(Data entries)
┄┄┄┄┄┄┄┄┄┄

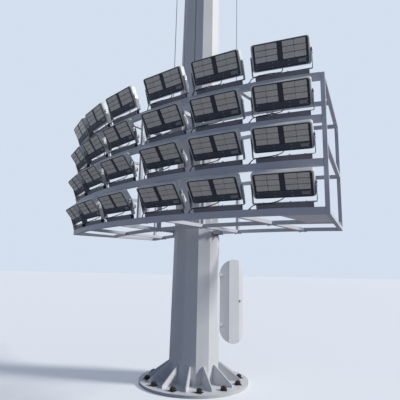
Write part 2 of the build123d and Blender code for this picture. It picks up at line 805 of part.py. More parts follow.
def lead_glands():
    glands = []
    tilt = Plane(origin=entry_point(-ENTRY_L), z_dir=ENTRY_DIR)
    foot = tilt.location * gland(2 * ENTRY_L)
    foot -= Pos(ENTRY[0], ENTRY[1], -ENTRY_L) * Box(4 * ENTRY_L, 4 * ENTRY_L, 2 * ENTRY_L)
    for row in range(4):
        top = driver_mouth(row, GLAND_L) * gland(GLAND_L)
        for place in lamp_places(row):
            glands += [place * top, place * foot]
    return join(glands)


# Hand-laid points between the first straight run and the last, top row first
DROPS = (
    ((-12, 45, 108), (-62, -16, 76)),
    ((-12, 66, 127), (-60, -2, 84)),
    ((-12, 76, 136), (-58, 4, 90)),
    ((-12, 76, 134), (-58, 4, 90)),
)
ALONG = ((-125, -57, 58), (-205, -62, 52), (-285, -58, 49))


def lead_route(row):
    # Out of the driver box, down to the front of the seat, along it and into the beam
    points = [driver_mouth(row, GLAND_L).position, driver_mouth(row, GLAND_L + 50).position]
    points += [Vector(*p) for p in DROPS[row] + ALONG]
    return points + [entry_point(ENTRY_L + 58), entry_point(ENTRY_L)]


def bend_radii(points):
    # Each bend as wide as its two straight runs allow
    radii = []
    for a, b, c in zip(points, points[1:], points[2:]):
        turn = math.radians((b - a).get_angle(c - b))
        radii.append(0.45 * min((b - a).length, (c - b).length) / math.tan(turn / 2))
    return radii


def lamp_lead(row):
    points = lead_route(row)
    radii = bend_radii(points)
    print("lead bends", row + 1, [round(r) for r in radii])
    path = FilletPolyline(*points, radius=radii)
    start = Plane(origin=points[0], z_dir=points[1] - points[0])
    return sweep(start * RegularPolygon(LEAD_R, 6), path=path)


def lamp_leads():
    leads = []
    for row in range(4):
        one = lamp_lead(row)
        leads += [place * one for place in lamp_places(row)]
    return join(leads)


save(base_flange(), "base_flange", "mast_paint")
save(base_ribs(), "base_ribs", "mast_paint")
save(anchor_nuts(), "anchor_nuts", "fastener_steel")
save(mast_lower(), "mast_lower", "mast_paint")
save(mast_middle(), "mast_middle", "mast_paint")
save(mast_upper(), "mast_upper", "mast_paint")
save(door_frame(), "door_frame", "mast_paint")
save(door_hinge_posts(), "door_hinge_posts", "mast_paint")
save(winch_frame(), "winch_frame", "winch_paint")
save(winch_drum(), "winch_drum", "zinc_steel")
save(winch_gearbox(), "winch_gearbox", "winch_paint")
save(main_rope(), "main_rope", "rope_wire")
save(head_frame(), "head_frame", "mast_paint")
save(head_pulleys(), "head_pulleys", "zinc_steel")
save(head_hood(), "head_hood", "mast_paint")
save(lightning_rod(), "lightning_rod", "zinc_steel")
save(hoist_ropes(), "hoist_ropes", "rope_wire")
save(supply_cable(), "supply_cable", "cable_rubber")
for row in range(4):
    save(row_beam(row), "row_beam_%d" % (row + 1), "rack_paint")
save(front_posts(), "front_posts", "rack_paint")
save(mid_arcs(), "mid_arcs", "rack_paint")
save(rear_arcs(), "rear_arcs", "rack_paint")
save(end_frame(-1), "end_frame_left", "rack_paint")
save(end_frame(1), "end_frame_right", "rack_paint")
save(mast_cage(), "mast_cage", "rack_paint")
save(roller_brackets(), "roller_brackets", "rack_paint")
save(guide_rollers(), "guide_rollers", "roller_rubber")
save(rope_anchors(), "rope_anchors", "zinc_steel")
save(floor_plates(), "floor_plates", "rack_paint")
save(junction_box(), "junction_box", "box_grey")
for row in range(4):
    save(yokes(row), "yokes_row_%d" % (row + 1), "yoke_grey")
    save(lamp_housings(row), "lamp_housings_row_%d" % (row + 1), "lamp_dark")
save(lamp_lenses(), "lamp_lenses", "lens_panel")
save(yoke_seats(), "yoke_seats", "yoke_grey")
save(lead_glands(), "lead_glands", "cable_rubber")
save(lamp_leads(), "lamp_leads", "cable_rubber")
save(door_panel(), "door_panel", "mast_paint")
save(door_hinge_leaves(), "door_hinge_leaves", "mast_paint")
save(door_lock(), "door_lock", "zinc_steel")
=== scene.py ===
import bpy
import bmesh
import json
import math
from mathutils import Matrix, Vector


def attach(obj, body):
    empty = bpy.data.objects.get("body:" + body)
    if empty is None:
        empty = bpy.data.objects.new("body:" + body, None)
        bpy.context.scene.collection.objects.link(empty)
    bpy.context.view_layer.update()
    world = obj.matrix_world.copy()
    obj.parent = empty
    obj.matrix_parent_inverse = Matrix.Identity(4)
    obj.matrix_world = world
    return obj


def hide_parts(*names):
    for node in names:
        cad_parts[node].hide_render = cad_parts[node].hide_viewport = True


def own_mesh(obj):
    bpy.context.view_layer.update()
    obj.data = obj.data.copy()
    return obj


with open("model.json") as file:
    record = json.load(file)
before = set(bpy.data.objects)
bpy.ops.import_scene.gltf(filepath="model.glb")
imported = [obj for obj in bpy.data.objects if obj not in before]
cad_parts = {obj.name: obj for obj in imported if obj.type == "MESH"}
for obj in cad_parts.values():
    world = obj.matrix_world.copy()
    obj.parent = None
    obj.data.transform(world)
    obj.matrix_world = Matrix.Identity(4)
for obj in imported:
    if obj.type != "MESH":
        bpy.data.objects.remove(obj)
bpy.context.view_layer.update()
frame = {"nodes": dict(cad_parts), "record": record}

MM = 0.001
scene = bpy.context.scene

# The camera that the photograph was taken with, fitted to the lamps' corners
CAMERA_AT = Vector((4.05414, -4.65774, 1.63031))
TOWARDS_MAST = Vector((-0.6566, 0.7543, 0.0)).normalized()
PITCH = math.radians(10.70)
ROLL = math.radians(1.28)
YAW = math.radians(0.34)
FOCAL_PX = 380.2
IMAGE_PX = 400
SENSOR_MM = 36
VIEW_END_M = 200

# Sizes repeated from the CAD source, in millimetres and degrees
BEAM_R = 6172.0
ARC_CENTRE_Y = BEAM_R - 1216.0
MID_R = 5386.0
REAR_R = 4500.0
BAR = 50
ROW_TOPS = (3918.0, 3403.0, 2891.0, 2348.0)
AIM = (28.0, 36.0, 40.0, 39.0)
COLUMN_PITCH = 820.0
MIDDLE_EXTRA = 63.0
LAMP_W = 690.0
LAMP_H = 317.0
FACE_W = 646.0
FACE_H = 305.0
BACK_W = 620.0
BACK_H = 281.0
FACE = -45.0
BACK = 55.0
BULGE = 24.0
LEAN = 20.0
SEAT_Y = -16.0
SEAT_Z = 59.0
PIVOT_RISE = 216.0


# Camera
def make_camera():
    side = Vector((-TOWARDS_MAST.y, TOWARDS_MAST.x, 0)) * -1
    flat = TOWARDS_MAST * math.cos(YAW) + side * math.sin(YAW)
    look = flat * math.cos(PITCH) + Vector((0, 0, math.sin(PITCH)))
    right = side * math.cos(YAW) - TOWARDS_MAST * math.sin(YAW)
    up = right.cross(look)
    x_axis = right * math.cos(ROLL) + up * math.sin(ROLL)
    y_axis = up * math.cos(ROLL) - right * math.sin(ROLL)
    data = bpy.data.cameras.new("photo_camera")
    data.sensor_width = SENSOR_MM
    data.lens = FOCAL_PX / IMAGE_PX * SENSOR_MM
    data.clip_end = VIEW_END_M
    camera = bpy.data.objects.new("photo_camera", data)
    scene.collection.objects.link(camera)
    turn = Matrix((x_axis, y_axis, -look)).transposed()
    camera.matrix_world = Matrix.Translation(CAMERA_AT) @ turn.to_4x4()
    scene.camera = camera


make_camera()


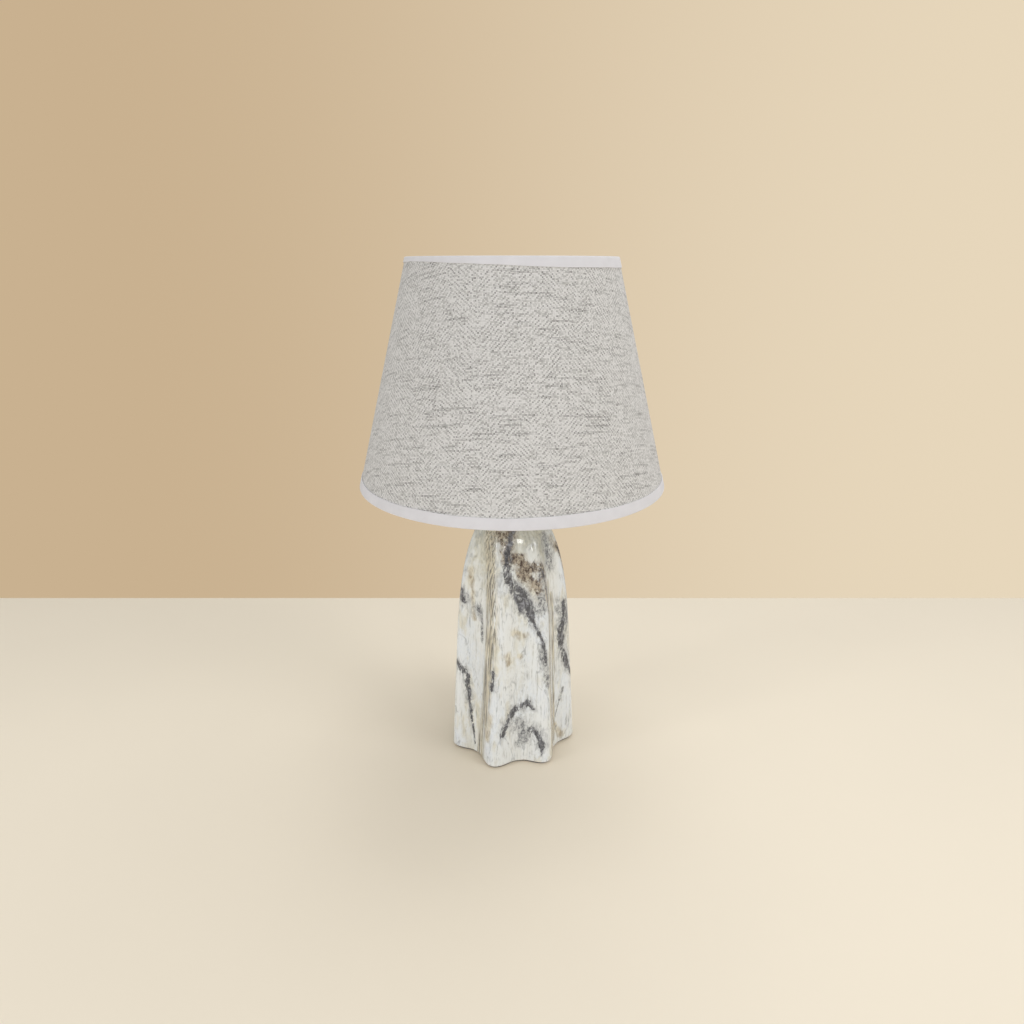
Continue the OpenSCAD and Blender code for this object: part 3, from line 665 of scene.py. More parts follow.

┄┄┄┄┄┄┄┄┄┄

*What to work on*: Please copy only these lines, exactly: the first line of the records through the line containing "ALONG = ((-125, -57, 58), (-205, -62, 52), (-285, -58, 49))", ends included.

*Finished answer*:
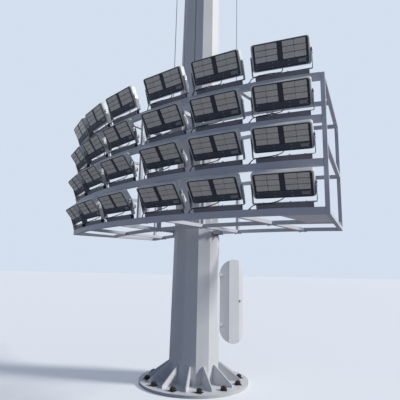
Write part 2 of the build123d and Blender code for this picture. It picks up at line 805 of part.py. More parts follow.
def lead_glands():
    glands = []
    tilt = Plane(origin=entry_point(-ENTRY_L), z_dir=ENTRY_DIR)
    foot = tilt.location * gland(2 * ENTRY_L)
    foot -= Pos(ENTRY[0], ENTRY[1], -ENTRY_L) * Box(4 * ENTRY_L, 4 * ENTRY_L, 2 * ENTRY_L)
    for row in range(4):
        top = driver_mouth(row, GLAND_L) * gland(GLAND_L)
        for place in lamp_places(row):
            glands += [place * top, place * foot]
    return join(glands)


# Hand-laid points between the first straight run and the last, top row first
DROPS = (
    ((-12, 45, 108), (-62, -16, 76)),
    ((-12, 66, 127), (-60, -2, 84)),
    ((-12, 76, 136), (-58, 4, 90)),
    ((-12, 76, 134), (-58, 4, 90)),
)
ALONG = ((-125, -57, 58), (-205, -62, 52), (-285, -58, 49))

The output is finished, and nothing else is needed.